> WRITTEN INSTRUCTION
Repeat the material exactly as it appears.

> DATASET EXTRACT
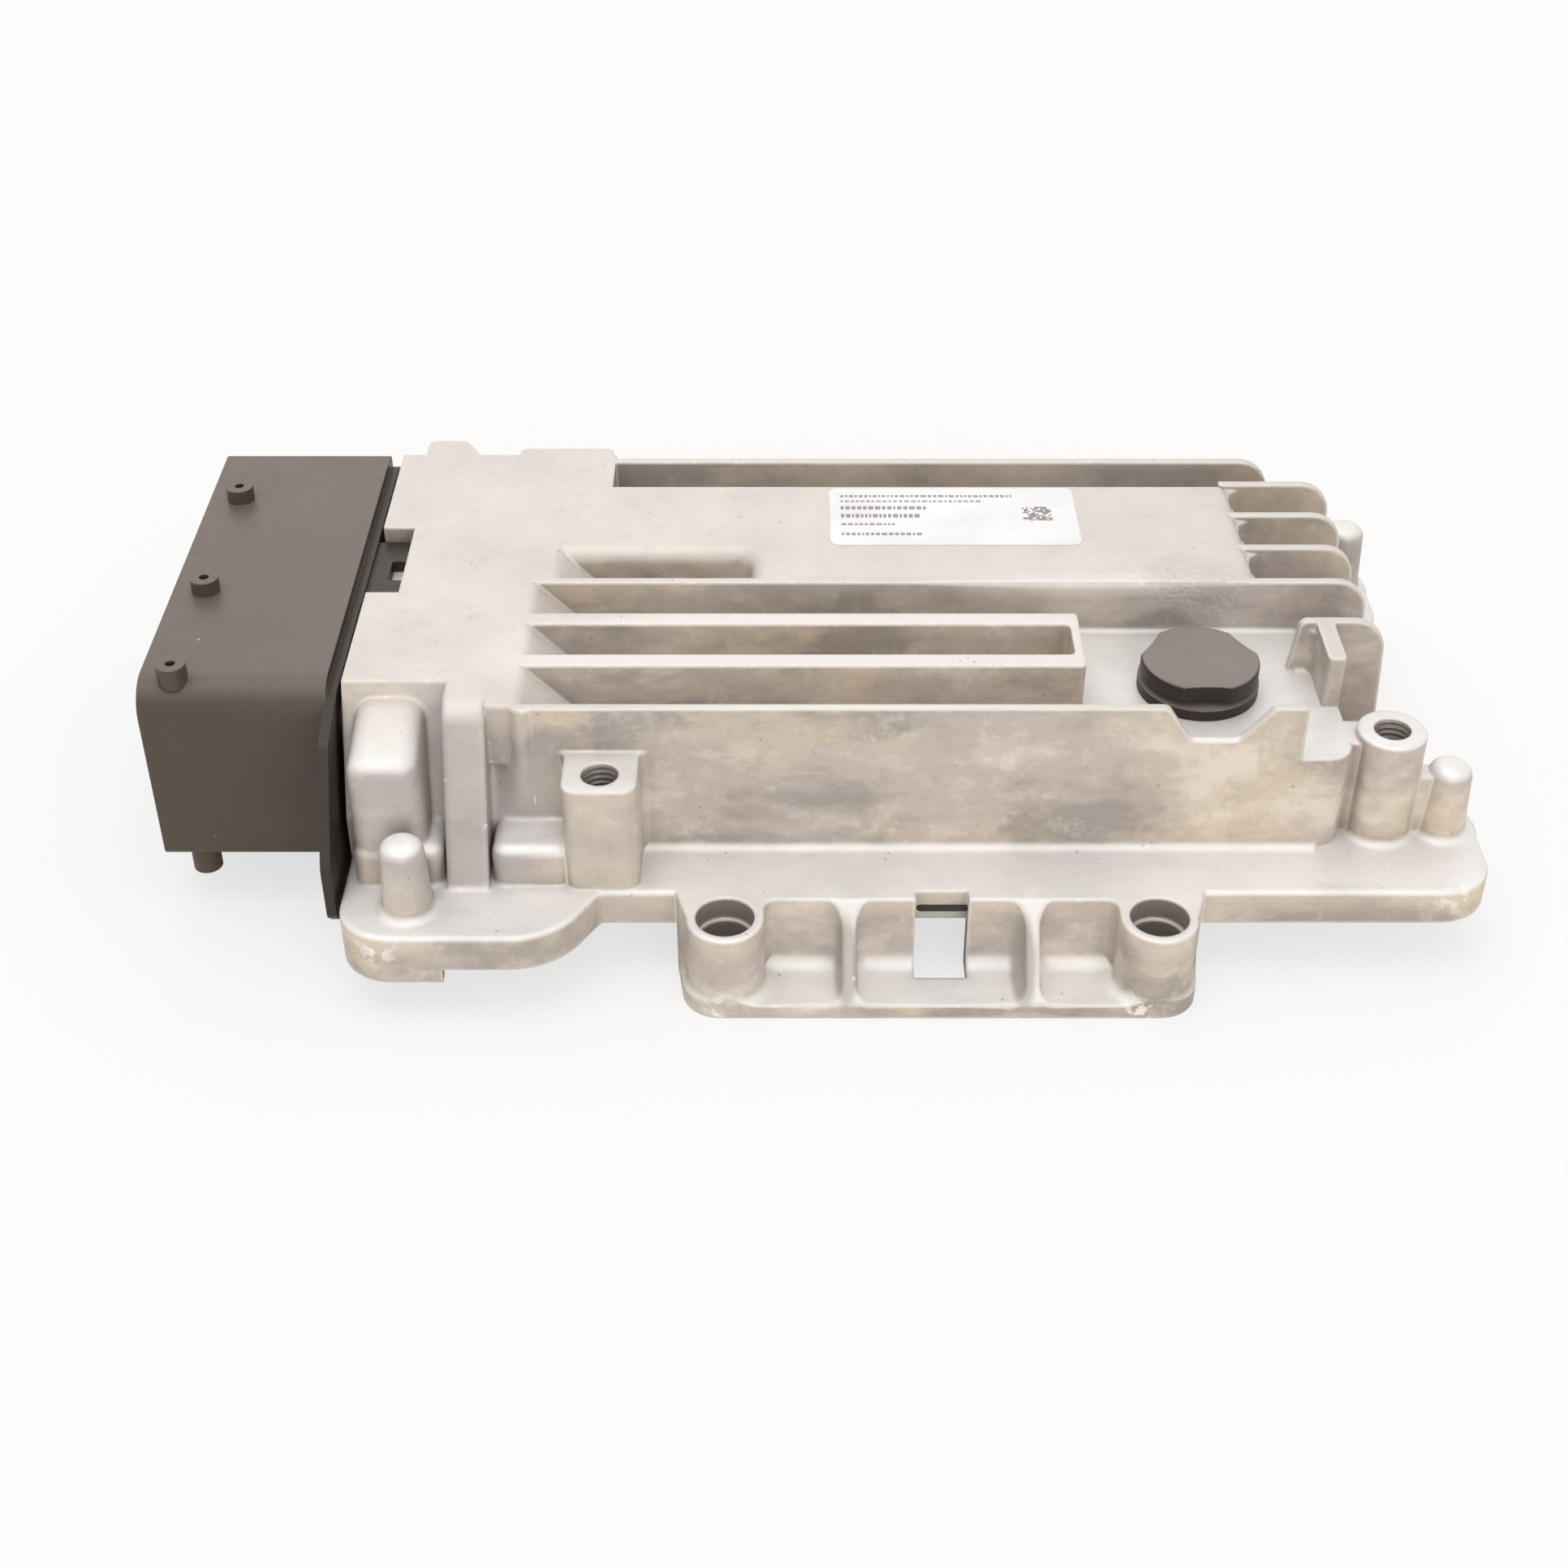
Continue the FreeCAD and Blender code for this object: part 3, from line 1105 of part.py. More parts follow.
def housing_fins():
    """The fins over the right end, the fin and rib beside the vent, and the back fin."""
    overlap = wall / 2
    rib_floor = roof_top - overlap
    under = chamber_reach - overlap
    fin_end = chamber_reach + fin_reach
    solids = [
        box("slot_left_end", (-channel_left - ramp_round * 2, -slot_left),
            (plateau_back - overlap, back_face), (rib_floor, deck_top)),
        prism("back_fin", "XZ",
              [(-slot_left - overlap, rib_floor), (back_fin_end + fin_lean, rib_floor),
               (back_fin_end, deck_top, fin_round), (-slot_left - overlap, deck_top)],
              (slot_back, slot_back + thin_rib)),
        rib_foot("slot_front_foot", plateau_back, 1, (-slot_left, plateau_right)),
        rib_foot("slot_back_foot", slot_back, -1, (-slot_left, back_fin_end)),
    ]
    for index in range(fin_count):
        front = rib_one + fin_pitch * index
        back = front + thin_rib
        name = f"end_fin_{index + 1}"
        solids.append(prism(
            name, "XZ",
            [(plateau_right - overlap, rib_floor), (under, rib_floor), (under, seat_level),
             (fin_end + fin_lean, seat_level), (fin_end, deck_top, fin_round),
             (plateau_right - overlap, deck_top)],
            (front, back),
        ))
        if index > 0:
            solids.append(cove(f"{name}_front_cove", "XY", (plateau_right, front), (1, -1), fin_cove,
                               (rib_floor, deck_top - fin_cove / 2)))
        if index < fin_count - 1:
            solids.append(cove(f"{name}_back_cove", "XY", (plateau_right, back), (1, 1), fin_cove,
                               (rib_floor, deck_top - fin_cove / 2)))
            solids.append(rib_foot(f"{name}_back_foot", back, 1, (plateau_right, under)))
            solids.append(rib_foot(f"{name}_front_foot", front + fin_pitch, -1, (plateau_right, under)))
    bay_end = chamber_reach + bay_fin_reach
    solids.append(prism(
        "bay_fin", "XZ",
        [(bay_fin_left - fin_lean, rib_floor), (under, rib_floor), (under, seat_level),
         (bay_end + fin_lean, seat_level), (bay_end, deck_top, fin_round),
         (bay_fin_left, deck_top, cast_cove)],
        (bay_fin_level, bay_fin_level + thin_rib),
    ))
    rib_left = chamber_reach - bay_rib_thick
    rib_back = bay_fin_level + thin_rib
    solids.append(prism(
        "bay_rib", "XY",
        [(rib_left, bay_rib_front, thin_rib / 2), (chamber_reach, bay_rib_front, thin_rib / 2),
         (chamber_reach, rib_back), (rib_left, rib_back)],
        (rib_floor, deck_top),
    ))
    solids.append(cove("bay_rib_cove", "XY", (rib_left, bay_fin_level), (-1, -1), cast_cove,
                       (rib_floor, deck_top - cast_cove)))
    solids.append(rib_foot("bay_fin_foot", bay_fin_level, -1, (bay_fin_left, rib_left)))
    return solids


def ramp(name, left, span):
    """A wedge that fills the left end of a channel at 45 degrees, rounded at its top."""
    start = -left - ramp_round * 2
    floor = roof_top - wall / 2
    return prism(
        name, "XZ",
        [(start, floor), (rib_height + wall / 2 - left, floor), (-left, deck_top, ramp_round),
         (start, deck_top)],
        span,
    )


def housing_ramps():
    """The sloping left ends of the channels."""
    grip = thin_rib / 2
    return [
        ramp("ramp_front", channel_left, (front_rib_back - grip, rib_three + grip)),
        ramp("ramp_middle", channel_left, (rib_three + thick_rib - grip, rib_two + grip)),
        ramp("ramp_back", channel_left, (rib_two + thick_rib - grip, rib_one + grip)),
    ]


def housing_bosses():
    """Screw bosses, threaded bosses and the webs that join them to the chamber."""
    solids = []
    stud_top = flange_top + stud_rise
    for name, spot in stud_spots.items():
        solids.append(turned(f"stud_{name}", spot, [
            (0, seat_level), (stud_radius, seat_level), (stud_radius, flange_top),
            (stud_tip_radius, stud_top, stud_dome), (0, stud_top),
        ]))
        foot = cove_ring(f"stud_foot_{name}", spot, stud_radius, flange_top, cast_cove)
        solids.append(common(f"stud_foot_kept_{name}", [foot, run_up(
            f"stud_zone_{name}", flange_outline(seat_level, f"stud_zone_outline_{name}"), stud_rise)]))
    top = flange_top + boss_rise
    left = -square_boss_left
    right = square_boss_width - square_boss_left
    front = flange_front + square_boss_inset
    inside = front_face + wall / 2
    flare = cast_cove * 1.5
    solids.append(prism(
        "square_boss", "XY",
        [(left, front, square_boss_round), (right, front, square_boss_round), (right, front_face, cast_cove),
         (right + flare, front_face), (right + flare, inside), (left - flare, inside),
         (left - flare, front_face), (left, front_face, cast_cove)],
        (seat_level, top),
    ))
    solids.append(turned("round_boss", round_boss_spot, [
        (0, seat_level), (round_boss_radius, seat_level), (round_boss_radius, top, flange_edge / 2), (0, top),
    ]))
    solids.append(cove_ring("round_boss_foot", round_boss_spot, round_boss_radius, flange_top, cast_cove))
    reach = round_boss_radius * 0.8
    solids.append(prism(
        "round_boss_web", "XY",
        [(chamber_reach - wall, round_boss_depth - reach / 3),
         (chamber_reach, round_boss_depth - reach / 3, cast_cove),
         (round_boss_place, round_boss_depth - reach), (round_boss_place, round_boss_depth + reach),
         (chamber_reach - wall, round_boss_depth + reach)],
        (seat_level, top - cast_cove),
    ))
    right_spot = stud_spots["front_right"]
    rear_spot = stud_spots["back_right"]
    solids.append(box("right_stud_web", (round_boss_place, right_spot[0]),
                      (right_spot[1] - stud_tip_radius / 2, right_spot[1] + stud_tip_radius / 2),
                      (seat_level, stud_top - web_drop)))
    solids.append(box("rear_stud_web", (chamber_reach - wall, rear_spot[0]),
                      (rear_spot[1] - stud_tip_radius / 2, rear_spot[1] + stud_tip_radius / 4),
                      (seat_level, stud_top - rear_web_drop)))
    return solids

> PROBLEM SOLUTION
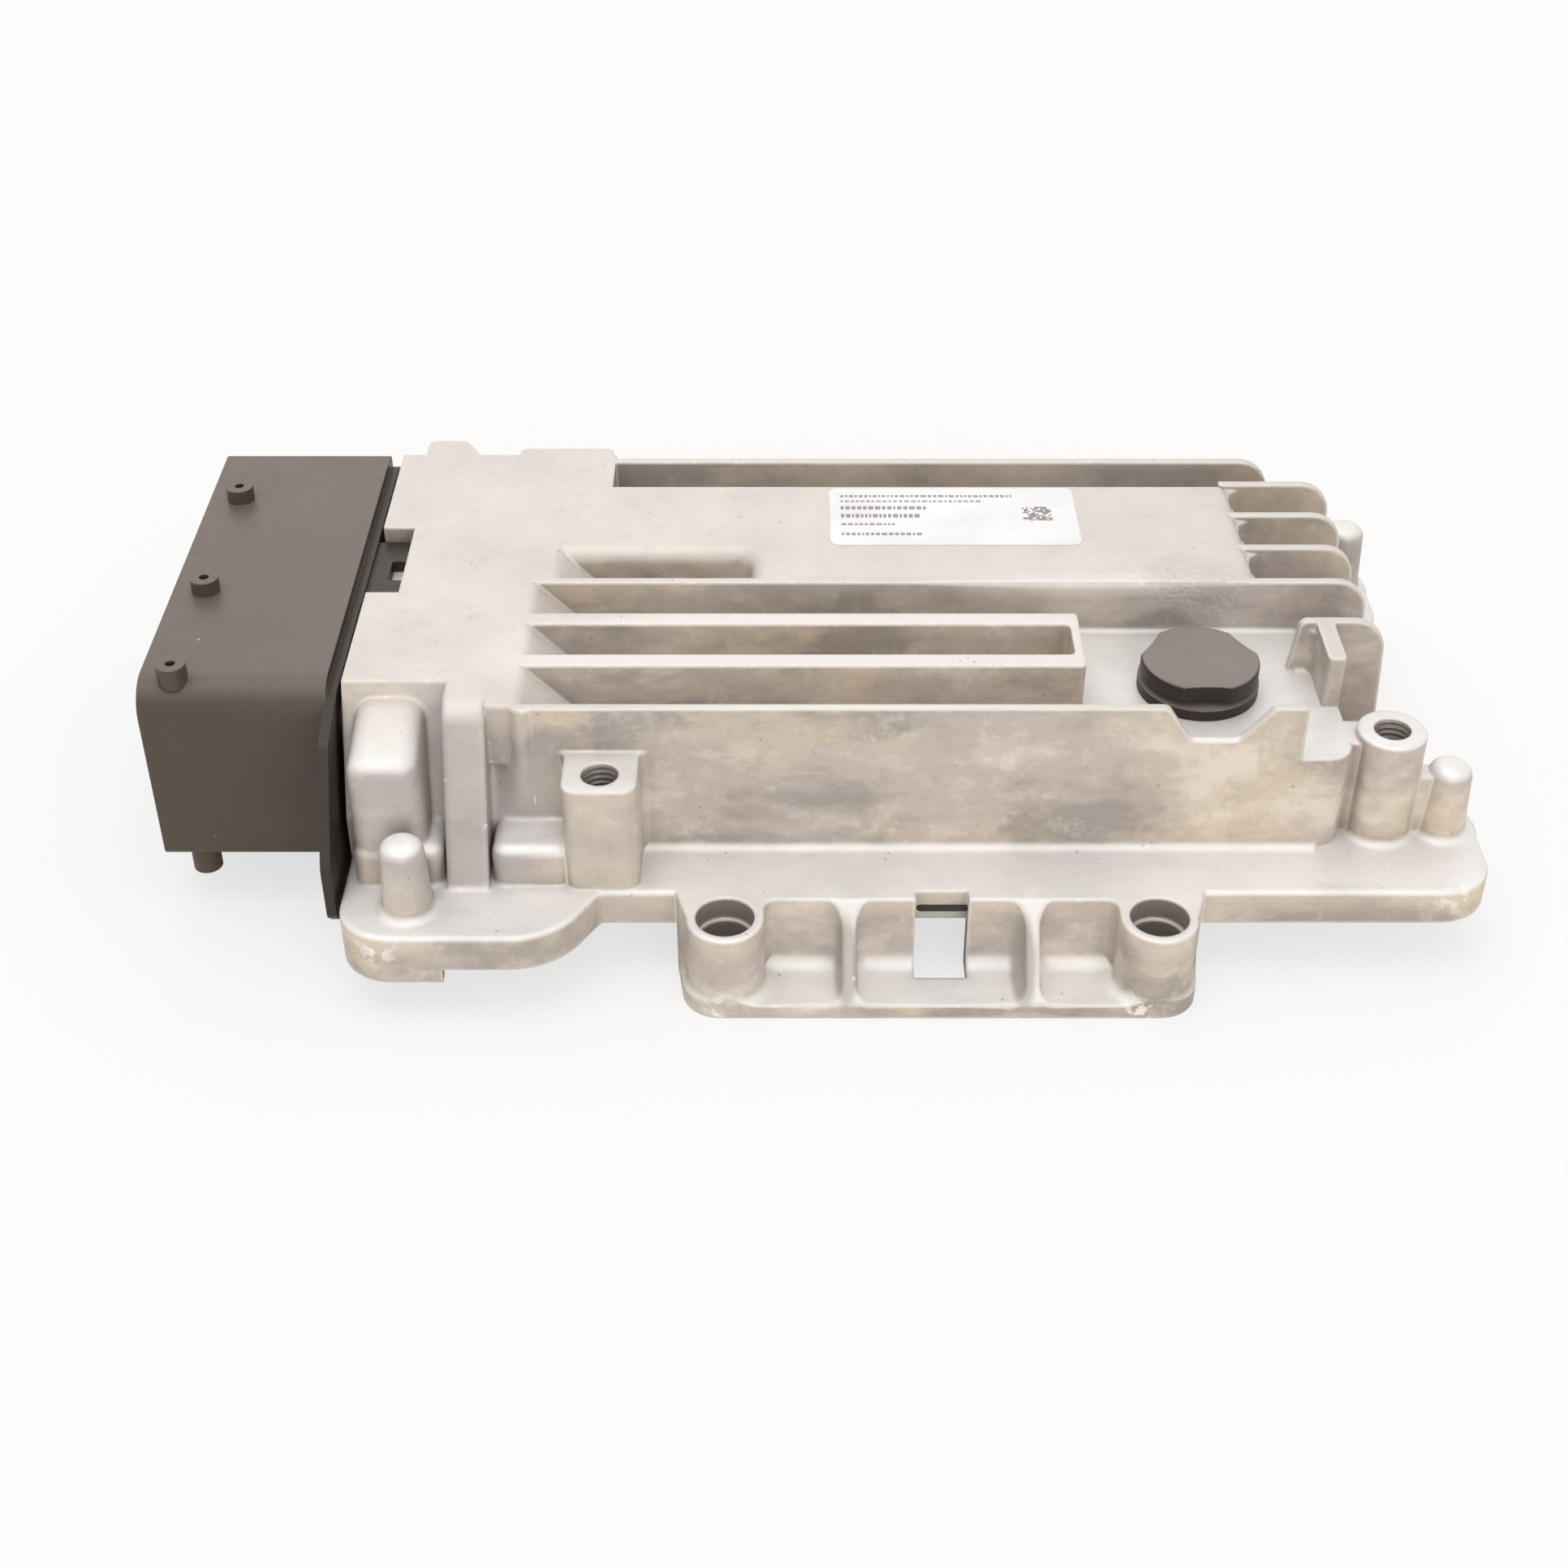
Continue the FreeCAD and Blender code for this object: part 3, from line 1105 of part.py. More parts follow.
def housing_fins():
    """The fins over the right end, the fin and rib beside the vent, and the back fin."""
    overlap = wall / 2
    rib_floor = roof_top - overlap
    under = chamber_reach - overlap
    fin_end = chamber_reach + fin_reach
    solids = [
        box("slot_left_end", (-channel_left - ramp_round * 2, -slot_left),
            (plateau_back - overlap, back_face), (rib_floor, deck_top)),
        prism("back_fin", "XZ",
              [(-slot_left - overlap, rib_floor), (back_fin_end + fin_lean, rib_floor),
               (back_fin_end, deck_top, fin_round), (-slot_left - overlap, deck_top)],
              (slot_back, slot_back + thin_rib)),
        rib_foot("slot_front_foot", plateau_back, 1, (-slot_left, plateau_right)),
        rib_foot("slot_back_foot", slot_back, -1, (-slot_left, back_fin_end)),
    ]
    for index in range(fin_count):
        front = rib_one + fin_pitch * index
        back = front + thin_rib
        name = f"end_fin_{index + 1}"
        solids.append(prism(
            name, "XZ",
            [(plateau_right - overlap, rib_floor), (under, rib_floor), (under, seat_level),
             (fin_end + fin_lean, seat_level), (fin_end, deck_top, fin_round),
             (plateau_right - overlap, deck_top)],
            (front, back),
        ))
        if index > 0:
            solids.append(cove(f"{name}_front_cove", "XY", (plateau_right, front), (1, -1), fin_cove,
                               (rib_floor, deck_top - fin_cove / 2)))
        if index < fin_count - 1:
            solids.append(cove(f"{name}_back_cove", "XY", (plateau_right, back), (1, 1), fin_cove,
                               (rib_floor, deck_top - fin_cove / 2)))
            solids.append(rib_foot(f"{name}_back_foot", back, 1, (plateau_right, under)))
            solids.append(rib_foot(f"{name}_front_foot", front + fin_pitch, -1, (plateau_right, under)))
    bay_end = chamber_reach + bay_fin_reach
    solids.append(prism(
        "bay_fin", "XZ",
        [(bay_fin_left - fin_lean, rib_floor), (under, rib_floor), (under, seat_level),
         (bay_end + fin_lean, seat_level), (bay_end, deck_top, fin_round),
         (bay_fin_left, deck_top, cast_cove)],
        (bay_fin_level, bay_fin_level + thin_rib),
    ))
    rib_left = chamber_reach - bay_rib_thick
    rib_back = bay_fin_level + thin_rib
    solids.append(prism(
        "bay_rib", "XY",
        [(rib_left, bay_rib_front, thin_rib / 2), (chamber_reach, bay_rib_front, thin_rib / 2),
         (chamber_reach, rib_back), (rib_left, rib_back)],
        (rib_floor, deck_top),
    ))
    solids.append(cove("bay_rib_cove", "XY", (rib_left, bay_fin_level), (-1, -1), cast_cove,
                       (rib_floor, deck_top - cast_cove)))
    solids.append(rib_foot("bay_fin_foot", bay_fin_level, -1, (bay_fin_left, rib_left)))
    return solids


def ramp(name, left, span):
    """A wedge that fills the left end of a channel at 45 degrees, rounded at its top."""
    start = -left - ramp_round * 2
    floor = roof_top - wall / 2
    return prism(
        name, "XZ",
        [(start, floor), (rib_height + wall / 2 - left, floor), (-left, deck_top, ramp_round),
         (start, deck_top)],
        span,
    )


def housing_ramps():
    """The sloping left ends of the channels."""
    grip = thin_rib / 2
    return [
        ramp("ramp_front", channel_left, (front_rib_back - grip, rib_three + grip)),
        ramp("ramp_middle", channel_left, (rib_three + thick_rib - grip, rib_two + grip)),
        ramp("ramp_back", channel_left, (rib_two + thick_rib - grip, rib_one + grip)),
    ]


def housing_bosses():
    """Screw bosses, threaded bosses and the webs that join them to the chamber."""
    solids = []
    stud_top = flange_top + stud_rise
    for name, spot in stud_spots.items():
        solids.append(turned(f"stud_{name}", spot, [
            (0, seat_level), (stud_radius, seat_level), (stud_radius, flange_top),
            (stud_tip_radius, stud_top, stud_dome), (0, stud_top),
        ]))
        foot = cove_ring(f"stud_foot_{name}", spot, stud_radius, flange_top, cast_cove)
        solids.append(common(f"stud_foot_kept_{name}", [foot, run_up(
            f"stud_zone_{name}", flange_outline(seat_level, f"stud_zone_outline_{name}"), stud_rise)]))
    top = flange_top + boss_rise
    left = -square_boss_left
    right = square_boss_width - square_boss_left
    front = flange_front + square_boss_inset
    inside = front_face + wall / 2
    flare = cast_cove * 1.5
    solids.append(prism(
        "square_boss", "XY",
        [(left, front, square_boss_round), (right, front, square_boss_round), (right, front_face, cast_cove),
         (right + flare, front_face), (right + flare, inside), (left - flare, inside),
         (left - flare, front_face), (left, front_face, cast_cove)],
        (seat_level, top),
    ))
    solids.append(turned("round_boss", round_boss_spot, [
        (0, seat_level), (round_boss_radius, seat_level), (round_boss_radius, top, flange_edge / 2), (0, top),
    ]))
    solids.append(cove_ring("round_boss_foot", round_boss_spot, round_boss_radius, flange_top, cast_cove))
    reach = round_boss_radius * 0.8
    solids.append(prism(
        "round_boss_web", "XY",
        [(chamber_reach - wall, round_boss_depth - reach / 3),
         (chamber_reach, round_boss_depth - reach / 3, cast_cove),
         (round_boss_place, round_boss_depth - reach), (round_boss_place, round_boss_depth + reach),
         (chamber_reach - wall, round_boss_depth + reach)],
        (seat_level, top - cast_cove),
    ))
    right_spot = stud_spots["front_right"]
    rear_spot = stud_spots["back_right"]
    solids.append(box("right_stud_web", (round_boss_place, right_spot[0]),
                      (right_spot[1] - stud_tip_radius / 2, right_spot[1] + stud_tip_radius / 2),
                      (seat_level, stud_top - web_drop)))
    solids.append(box("rear_stud_web", (chamber_reach - wall, rear_spot[0]),
                      (rear_spot[1] - stud_tip_radius / 2, rear_spot[1] + stud_tip_radius / 4),
                      (seat_level, stud_top - rear_web_drop)))
    return solids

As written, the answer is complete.